Биография Марии Склодовской-Кюри (Розамунд Пайк) неумелыми руками утрамбована в рамки худших канонов серии ЖЗЛ
Фото: StudioCanal
Когда об актере говорят, что он растворился и даже умер в роли, это высшая похвала. «Опасный элемент» — уникальный пример «смерти» режиссера в главной героине. Речь не о запредельно интимном отношении Сатрапи к великой Склодовской-Кюри (1867–1934), открывшей на пару с мужем Пьером радиоактивность, полоний и радий. Можно разве что предположить, что Сатрапи, эмигрировавшая из хомейнистского Ирана, чувствует солидарность с иммигранткой-полькой, которая в ксенофобской Франции начала ХХ века наслушалась предложений убираться восвояси. Дело в другом. Что сама Мария (Розамунд Пайк), что режиссура Сатрапи бессмысленно и беспощадно раздражают зрителя, провоцируя на вопрос: «а стоила ли овчинка выделки?».
По фильму Мария — Жанна д’Арк от науки, медленно сжигавшая себя на радиоактивном костре: что парижская лаборатория супругов Кюри, что их рабочие записи до сих пор нещадно фонят. Даже Жанна д’Арк в квадрате. Ведь ей еще и приходилось утверждать право женщины заниматься наукой и право спать — после гибели мужа (Сэм Райли) — с женатыми коллегами. А мерзкие мужские шовинисты вкупе со злобными кумушками только и делали, что оскорбляли ее по гендерно-национальному признаку.
Положа руку на сердце, враги прогресса, толерантности и права женщин на оргазм только оборонялись от Марии, какой она выглядит в фильме. Злобная фурия, что бродит по экрану, хамит направо и налево не только тем, кто желает ей зла, но и безропотному Пьеру, и дочери, и будущему зятю Фредерику Жолио, и коллеге-любовнику. В свете этого гибель — на грани гран-гиньоля — Пьера под копытами лошадей в центре Парижа не воспринимается как очередной удар судьбы. Лошади-убийцы кажутся воплощением сорвавшегося с цепи подсознания Марии в духе барочных кошмаров Дарио Ардженто. Сам Пьер, навещающий Марию с того света, зла на нее не держит — в отличие от остального человечества.
Придавая фильму как бы философское измерение, Сатрапи заставляет Марию и Пьера прозревать предопределенное их открытиями будущее.

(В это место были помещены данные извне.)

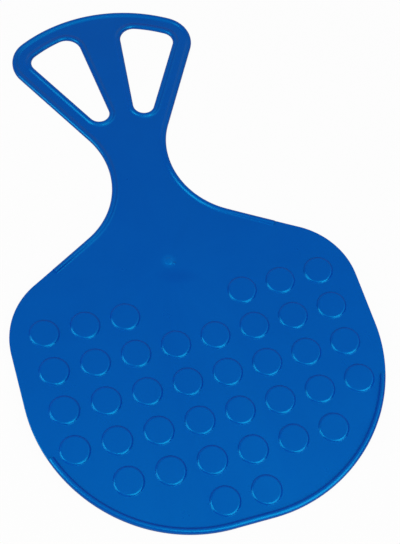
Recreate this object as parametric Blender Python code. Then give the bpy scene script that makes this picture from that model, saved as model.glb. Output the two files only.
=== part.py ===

Появляется то безмятежная Хиросима за секунды до гибели, то Чернобыль, то аттракцион в невадской пустыне: в 1961-м всего за 50 центов можно было полюбоваться ядерным взрывом, испепеляющим декорации среднестатистического городка. Пьер притом не переставал твердить, что добра их открытия принесут неизмеримо больше, чем зла. Но, если уж вы такие провидцы, сожгите, пока не поздно, лабораторию со всеми сотрудниками. Уравновешивает ли ядерную угрозу то, что на Первой мировой передвижные рентгеновские установки спасли от ампутаций тысячи раненых, а «кюри-терапия», как ее называют во Франции, до сих пор практикуется в мире? Не факт.
Видения — дань первоисточнику: фильм основан на графическом романе Лорен Реднис. Рассказать о Кюри в жанре комикса, не стесненного мещанским правдоподобием и пространственно-временными координатами,— идея отменная: вперед и с музыкой. Поначалу Сатрапи таки включает «музыку» комикса: на блуждания Марии в поисках помещения для лаборатории накладывается декадентское шаманство звезды тех лет Лои Фуллер, наполнившей искусство танца символистским ядом.
Но Сатрапи удается нечто еще более немыслимое, чем вызвать у зрителей отвращение к героине,— затоптать любую оригинальность, утрамбовать яркие и страшные судьбы в рамки худших канонов серии ЖЗЛ годов этак 1950-х.
По сравнению с «Опасным элементом» любой биографический фильм последних сталинских лет, о котором принято говорить с высокомерной усмешкой (тот же байопик изобретателя радио Александра Попова), покажется страстным триллером. А диалоги Белинского с Гоголем — из самого неудачного фильма того цикла — фейерверком остроумия.
Вся семья Кюри изъясняется максимами, если не лозунгами. Действие механически скачет от одной вехи к другой. Нобелевскую получили? Получили. Следующая остановка — гибель Пьера. Погиб? Погиб. Погоревали, бежим дальше — ко второй Нобелевке и войне. Ликбез — дело хорошее, но не до такой же степени. То, что дело рук Сатрапи, в отличие от Марии, не ставит под угрозу весь род людской, режиссера, конечно, извиняет, но никак смысла фильму не прибавляет.